EXERCISE
Copy each line that holds "return".

======== SOURCE MATERIAL

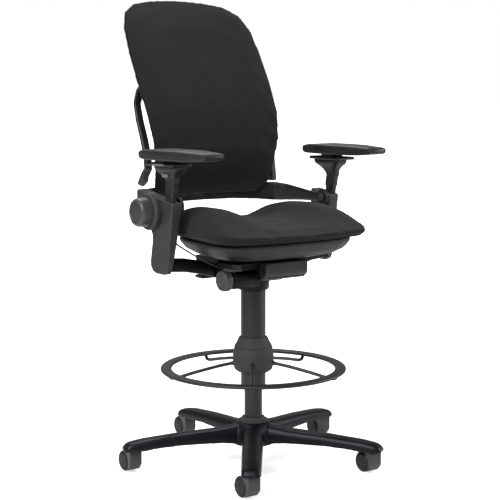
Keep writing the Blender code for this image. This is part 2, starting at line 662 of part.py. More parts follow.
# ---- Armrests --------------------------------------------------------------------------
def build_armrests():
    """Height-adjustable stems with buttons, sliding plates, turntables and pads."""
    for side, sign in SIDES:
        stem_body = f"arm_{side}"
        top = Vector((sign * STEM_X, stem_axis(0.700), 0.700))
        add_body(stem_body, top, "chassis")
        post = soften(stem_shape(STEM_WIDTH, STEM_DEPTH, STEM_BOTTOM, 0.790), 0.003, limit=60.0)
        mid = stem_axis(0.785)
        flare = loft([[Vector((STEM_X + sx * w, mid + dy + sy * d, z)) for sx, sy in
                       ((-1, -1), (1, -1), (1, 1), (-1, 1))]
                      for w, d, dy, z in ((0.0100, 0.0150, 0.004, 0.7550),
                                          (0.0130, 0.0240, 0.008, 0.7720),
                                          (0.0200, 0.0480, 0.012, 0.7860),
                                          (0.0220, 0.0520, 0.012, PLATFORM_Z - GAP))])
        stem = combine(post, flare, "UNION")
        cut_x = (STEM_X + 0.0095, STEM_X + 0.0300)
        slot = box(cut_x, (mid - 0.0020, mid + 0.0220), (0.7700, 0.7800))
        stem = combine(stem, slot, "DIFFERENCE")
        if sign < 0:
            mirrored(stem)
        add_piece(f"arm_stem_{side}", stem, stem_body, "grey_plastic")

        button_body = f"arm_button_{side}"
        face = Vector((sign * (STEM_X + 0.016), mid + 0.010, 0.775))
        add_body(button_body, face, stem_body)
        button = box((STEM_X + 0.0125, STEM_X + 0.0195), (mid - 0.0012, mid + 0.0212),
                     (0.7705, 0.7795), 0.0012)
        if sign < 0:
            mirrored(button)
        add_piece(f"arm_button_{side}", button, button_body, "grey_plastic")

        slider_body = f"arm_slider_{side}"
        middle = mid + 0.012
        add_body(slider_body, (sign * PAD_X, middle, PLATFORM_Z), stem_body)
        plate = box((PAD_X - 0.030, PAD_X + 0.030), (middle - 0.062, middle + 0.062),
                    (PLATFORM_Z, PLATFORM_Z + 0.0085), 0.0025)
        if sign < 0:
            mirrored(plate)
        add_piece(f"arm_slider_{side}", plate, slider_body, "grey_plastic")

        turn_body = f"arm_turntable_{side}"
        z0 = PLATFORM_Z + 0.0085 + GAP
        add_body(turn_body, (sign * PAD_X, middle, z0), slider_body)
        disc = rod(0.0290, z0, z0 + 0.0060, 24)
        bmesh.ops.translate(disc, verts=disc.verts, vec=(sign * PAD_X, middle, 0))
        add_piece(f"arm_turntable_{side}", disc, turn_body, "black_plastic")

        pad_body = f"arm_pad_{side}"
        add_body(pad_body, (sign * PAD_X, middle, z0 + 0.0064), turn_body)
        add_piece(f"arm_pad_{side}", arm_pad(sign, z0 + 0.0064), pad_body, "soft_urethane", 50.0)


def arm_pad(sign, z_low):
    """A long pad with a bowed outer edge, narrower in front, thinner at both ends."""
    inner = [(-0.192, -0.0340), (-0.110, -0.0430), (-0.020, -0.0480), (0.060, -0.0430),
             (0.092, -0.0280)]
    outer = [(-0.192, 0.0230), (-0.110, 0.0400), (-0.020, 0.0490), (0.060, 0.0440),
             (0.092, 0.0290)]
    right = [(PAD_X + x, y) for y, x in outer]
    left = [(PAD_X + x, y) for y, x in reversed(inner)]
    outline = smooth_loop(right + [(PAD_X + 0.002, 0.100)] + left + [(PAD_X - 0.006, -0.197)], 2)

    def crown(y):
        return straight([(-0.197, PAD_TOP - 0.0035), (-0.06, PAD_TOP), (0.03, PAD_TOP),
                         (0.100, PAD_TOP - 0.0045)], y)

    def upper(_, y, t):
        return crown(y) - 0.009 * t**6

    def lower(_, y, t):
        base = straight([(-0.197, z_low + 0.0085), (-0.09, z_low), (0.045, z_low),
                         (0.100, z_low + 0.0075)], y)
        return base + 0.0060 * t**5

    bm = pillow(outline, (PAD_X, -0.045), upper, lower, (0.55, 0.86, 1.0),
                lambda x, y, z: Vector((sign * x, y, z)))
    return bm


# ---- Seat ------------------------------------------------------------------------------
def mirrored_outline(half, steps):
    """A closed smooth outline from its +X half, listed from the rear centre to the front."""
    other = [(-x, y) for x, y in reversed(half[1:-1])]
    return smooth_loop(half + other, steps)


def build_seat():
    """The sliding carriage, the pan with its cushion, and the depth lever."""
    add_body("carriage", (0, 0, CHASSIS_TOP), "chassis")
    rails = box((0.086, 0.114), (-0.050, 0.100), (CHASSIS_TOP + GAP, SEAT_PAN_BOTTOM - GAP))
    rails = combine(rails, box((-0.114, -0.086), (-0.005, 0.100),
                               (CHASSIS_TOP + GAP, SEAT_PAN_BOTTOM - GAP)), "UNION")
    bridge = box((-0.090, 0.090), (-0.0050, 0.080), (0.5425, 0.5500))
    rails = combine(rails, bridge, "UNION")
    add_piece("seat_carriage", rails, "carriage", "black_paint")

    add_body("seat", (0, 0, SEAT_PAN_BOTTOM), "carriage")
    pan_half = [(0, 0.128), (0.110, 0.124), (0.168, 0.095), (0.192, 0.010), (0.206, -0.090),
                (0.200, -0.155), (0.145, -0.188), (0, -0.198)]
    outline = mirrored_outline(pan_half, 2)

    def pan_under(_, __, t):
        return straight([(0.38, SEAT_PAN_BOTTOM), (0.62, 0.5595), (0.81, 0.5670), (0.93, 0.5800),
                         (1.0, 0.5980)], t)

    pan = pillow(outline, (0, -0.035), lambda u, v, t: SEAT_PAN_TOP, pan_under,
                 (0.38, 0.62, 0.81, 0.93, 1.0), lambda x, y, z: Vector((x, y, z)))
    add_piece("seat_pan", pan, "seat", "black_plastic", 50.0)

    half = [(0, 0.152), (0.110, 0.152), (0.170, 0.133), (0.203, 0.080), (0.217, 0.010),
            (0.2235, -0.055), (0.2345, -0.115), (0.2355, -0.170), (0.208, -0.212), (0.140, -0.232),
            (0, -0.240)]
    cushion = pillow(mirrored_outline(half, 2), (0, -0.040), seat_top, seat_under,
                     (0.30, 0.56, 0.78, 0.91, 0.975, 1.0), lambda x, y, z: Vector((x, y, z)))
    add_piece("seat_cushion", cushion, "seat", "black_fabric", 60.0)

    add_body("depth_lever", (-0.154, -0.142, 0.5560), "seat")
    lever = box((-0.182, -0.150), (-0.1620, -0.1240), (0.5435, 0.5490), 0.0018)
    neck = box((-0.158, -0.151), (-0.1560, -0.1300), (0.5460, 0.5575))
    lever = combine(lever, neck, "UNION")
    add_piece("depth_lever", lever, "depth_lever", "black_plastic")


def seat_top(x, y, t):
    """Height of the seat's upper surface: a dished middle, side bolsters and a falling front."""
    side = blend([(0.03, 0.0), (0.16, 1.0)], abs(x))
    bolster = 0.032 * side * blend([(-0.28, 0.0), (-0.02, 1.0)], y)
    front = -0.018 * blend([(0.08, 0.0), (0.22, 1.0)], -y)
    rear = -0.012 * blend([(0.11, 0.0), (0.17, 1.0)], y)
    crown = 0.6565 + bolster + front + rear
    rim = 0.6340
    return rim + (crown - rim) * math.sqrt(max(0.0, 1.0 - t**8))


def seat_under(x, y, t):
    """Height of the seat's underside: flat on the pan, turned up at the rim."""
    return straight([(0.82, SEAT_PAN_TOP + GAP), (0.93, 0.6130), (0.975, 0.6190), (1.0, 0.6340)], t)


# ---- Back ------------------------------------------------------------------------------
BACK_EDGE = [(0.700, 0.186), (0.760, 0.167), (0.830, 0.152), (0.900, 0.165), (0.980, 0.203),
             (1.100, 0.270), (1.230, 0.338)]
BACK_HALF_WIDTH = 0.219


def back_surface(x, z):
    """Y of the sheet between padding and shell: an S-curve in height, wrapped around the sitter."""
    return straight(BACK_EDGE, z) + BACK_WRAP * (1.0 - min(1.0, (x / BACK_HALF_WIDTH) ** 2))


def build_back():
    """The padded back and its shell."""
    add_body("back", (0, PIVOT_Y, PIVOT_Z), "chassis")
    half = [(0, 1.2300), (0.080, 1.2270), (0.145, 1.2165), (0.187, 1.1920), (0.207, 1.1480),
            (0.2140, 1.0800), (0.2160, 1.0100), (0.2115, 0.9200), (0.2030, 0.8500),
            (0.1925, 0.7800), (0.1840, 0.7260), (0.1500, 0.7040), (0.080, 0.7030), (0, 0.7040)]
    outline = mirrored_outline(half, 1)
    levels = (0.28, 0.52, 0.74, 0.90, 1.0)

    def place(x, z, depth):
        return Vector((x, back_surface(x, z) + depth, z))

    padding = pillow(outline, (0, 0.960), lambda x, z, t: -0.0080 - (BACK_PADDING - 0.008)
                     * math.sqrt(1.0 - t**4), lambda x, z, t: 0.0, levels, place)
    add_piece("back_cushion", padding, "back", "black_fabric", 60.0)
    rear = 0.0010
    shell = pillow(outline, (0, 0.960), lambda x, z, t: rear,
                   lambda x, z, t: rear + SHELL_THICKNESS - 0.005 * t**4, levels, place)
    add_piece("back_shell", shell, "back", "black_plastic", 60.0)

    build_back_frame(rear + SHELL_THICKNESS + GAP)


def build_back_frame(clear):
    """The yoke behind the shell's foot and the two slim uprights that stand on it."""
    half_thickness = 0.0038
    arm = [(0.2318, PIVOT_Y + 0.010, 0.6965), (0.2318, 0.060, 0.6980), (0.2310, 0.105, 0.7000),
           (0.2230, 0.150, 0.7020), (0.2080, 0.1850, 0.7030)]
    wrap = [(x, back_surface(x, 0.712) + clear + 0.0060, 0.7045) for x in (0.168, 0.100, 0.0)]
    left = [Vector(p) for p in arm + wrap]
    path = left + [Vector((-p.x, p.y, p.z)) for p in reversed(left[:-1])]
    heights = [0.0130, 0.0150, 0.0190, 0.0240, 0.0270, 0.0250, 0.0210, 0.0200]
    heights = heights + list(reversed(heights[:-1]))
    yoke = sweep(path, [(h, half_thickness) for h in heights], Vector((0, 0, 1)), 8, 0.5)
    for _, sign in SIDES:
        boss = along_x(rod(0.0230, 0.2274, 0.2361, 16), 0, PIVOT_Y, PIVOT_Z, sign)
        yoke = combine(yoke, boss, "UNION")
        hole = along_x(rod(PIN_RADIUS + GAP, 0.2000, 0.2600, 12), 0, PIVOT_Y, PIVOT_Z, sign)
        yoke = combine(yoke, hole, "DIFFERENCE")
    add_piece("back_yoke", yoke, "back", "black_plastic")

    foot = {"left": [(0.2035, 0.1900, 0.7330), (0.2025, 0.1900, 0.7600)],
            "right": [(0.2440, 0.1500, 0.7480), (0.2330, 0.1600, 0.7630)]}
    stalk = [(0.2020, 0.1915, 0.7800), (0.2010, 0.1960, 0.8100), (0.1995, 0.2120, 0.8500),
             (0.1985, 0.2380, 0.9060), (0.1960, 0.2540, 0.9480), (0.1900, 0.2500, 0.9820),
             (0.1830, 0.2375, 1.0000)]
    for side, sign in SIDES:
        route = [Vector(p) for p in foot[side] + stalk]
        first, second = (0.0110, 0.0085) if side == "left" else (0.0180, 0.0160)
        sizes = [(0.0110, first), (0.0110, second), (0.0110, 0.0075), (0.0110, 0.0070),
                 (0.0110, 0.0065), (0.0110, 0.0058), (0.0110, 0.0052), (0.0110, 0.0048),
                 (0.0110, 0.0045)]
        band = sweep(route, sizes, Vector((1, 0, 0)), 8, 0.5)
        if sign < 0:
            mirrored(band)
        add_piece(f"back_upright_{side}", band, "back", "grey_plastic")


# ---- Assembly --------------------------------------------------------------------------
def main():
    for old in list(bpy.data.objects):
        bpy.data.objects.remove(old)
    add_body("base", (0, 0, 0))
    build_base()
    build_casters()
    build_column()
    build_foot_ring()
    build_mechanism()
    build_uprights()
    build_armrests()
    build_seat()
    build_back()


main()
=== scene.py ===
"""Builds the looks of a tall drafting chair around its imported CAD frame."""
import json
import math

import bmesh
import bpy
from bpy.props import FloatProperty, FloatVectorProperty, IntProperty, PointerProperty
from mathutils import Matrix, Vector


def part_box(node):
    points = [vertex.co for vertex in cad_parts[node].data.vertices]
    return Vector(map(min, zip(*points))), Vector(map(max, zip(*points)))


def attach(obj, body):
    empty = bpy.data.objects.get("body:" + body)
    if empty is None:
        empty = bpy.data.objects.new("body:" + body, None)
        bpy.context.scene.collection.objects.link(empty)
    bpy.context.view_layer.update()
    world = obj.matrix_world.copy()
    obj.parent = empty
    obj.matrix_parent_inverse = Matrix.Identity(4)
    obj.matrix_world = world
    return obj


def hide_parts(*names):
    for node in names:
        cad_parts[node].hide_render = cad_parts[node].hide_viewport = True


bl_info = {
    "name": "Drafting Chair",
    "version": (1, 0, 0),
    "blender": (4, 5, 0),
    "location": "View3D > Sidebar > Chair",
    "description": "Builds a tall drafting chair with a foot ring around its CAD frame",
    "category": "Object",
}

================

TASK OUTPUT
        return straight([(-0.197, PAD_TOP - 0.0035), (-0.06, PAD_TOP), (0.03, PAD_TOP),
        return crown(y) - 0.009 * t**6
        return base + 0.0060 * t**5
    return bm
    return smooth_loop(half + other, steps)
        return straight([(0.38, SEAT_PAN_BOTTOM), (0.62, 0.5595), (0.81, 0.5670), (0.93, 0.5800),
    return rim + (crown - rim) * math.sqrt(max(0.0, 1.0 - t**8))
    return straight([(0.82, SEAT_PAN_TOP + GAP), (0.93, 0.6130), (0.975, 0.6190), (1.0, 0.6340)], t)
    return straight(BACK_EDGE, z) + BACK_WRAP * (1.0 - min(1.0, (x / BACK_HALF_WIDTH) ** 2))
        return Vector((x, back_surface(x, z) + depth, z))
    return Vector(map(min, zip(*points))), Vector(map(max, zip(*points)))
    return obj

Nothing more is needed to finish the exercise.